It is in pursuit of this agenda that he has set up a heart foundation in Brazil to provide quality care to the poor. It will raise funds to "give the poor the same quality of medicine as the rich. In my foundation, you cannot say who is rich and who is poor. That is the kind of work that is rewarding to me."

Talking about the Batista Procedure, which involves excising a portion of the diseased ventricle when it has become dilated and thereby reducing the size of the heart, the inventor said it was relevant in a country such as Brazil, where quality health care was neither consistent nor affordable, while the incidence of heart disease was rising.

" Here, I see the same as what I see at home. You have beautiful hospitals, but inconsistent care," he said. "In Europe and the United States, quality is pretty much the same. That, however, does not happen here or in my country. There is disparity in medical practice from hospital to hospital."

Dr. Batista held that if the surgeon was experienced and had a good hospital environment, the results would be as good as in the West. He himself has performed 1000 Batista procedures, 800 of them in Brazil. While the Cleveland Clinic Foundation in Ohio, U.S., adopted the procedure, Western science has been rather sceptical of its utility and success.

However, the way its inventor looked at it, the Batista procedure provided hope and life when there was little left. "What is success? Mortality? I prefer to look at survival. If anyone, statistically supposed to be dead in six months, goes on to live for four years, that is success." He claimed that in his hands, the chances of someone leaving hospital after surgery were 80-85 per cent. Of those who went home, 60-65 per cent lived for a year. About 55 per cent would be alive for five-10 years.

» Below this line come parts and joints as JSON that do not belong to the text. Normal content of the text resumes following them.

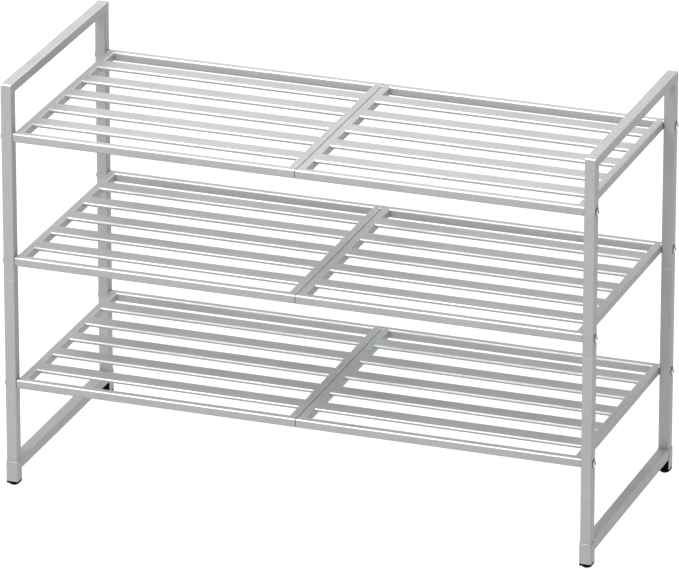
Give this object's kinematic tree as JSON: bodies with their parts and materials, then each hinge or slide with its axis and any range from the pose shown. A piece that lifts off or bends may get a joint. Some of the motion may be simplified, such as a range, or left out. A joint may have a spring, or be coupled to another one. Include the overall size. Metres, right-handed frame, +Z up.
{
  "type": "tiered shoe rack",
  "caption": "Free-standing metal shoe rack: slatted shelves in half panels, bolted between two tube end frames with handle rails, bottom rails and stacking sleeves with plastic feet.",
  "frame": {"origin": "on the floor, under the middle of the rack", "axes": "+Z up, +X to the right along the shelves as seen from the front, +Y towards the rear"},
  "size_m": [0.8436, 0.36, 0.583],
  "materials": {
    "frame_coat": "satin",
    "shelf_coat": "satin",
    "bolt_steel": "polished",
    "insert_steel": "satin",
    "foot_plastic": "matte"
  },
  "bodies": {
    "root": {"left_front_upper_leg": "frame_coat", "left_front_lower_leg": "frame_coat", "left_rear_upper_leg": "frame_coat", "left_rear_lower_leg": "frame_coat", "left_leg_spigots": "insert_steel", "left_handle_rail": "frame_coat", "left_bottom_rail": "frame_coat", "left_front_sleeve": "frame_coat", "left_rear_sleeve": "frame_coat", "left_front_foot": "foot_plastic", "left_rear_foot": "foot_plastic", "left_shelf_bolts": "bolt_steel", "left_threaded_plugs": "insert_steel", "right_front_upper_leg": "frame_coat", "right_front_lower_leg": "frame_coat", "right_rear_upper_leg": "frame_coat", "right_rear_lower_leg": "frame_coat", "right_leg_spigots": "insert_steel", "right_handle_rail": "frame_coat", "right_bottom_rail": "frame_coat", "right_front_sleeve": "frame_coat", "right_rear_sleeve": "frame_coat", "right_front_foot": "foot_plastic", "right_rear_foot": "foot_plastic", "right_shelf_bolts": "bolt_steel", "right_threaded_plugs": "insert_steel", "top_left_front_rail": "shelf_coat", "top_left_rear_rail": "shelf_coat", "top_left_end_rail": "shelf_coat", "top_left_joint_rail": "shelf_coat", "top_left_slats": "shelf_coat", "top_right_front_rail": "shelf_coat", "top_right_rear_rail": "shelf_coat", "top_right_end_rail": "shelf_coat", "top_right_joint_rail": "shelf_coat", "top_right_slats": "shelf_coat", "middle_left_front_rail": "shelf_coat", "middle_left_rear_rail": "shelf_coat", "middle_left_end_rail": "shelf_coat", "middle_left_joint_rail": "shelf_coat", "middle_left_slats": "shelf_coat", "middle_right_front_rail": "shelf_coat", "middle_right_rear_rail": "shelf_coat", "middle_right_end_rail": "shelf_coat", "middle_right_joint_rail": "shelf_coat", "middle_right_slats": "shelf_coat", "bottom_left_front_rail": "shelf_coat", "bottom_left_rear_rail": "shelf_coat", "bottom_left_end_rail": "shelf_coat", "bottom_left_joint_rail": "shelf_coat", "bottom_left_slats": "shelf_coat", "bottom_right_front_rail": "shelf_coat", "bottom_right_rear_rail": "shelf_coat", "bottom_right_end_rail": "shelf_coat", "bottom_right_joint_rail": "shelf_coat", "bottom_right_slats": "shelf_coat", "top_splice_bars": "insert_steel", "middle_splice_bars": "insert_steel", "bottom_splice_bars": "insert_steel"}
  },
  "joints": []
}
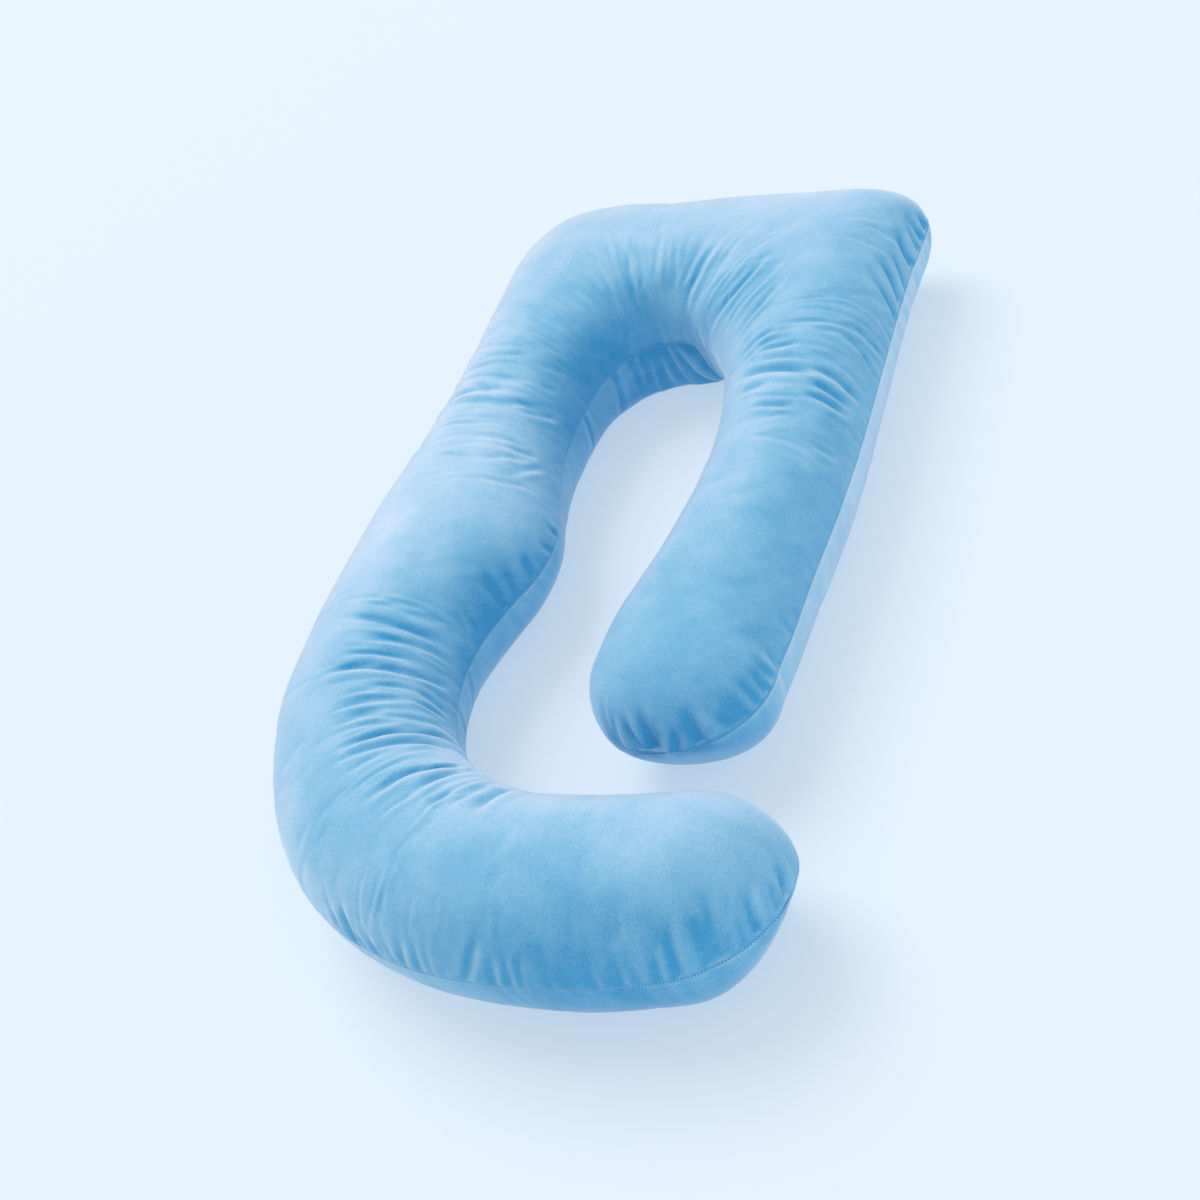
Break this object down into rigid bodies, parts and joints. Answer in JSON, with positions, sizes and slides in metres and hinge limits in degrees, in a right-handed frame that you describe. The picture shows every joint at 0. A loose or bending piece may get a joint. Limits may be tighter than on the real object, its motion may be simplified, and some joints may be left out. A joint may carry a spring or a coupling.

"But it is not so much that. It is the quality of life they have after the procedure. The patient's relatives say to me, `Those were the best days of his life.' We do not realise what it is to wake up two or three times at night, gasping for breath, looking for a ventilator. After surgery they have a normal life," Dr. Batista explained.

Though admitting that his job was to repair problems, which were not prevented, he believed that preventive medicine was more important. Lifestyle modifications could prevent people from being wheeled into surgery.

In India, as in Brazil, there were not enough cardiologists to take care of the needs of the population.

"Ideally, we need more doctors, but we need to go a long way, before we can take care of all our patients."

Therefore, prevention was the best way out and education had an important role to play. "The more they know, the more it is likely that people will take care of themselves."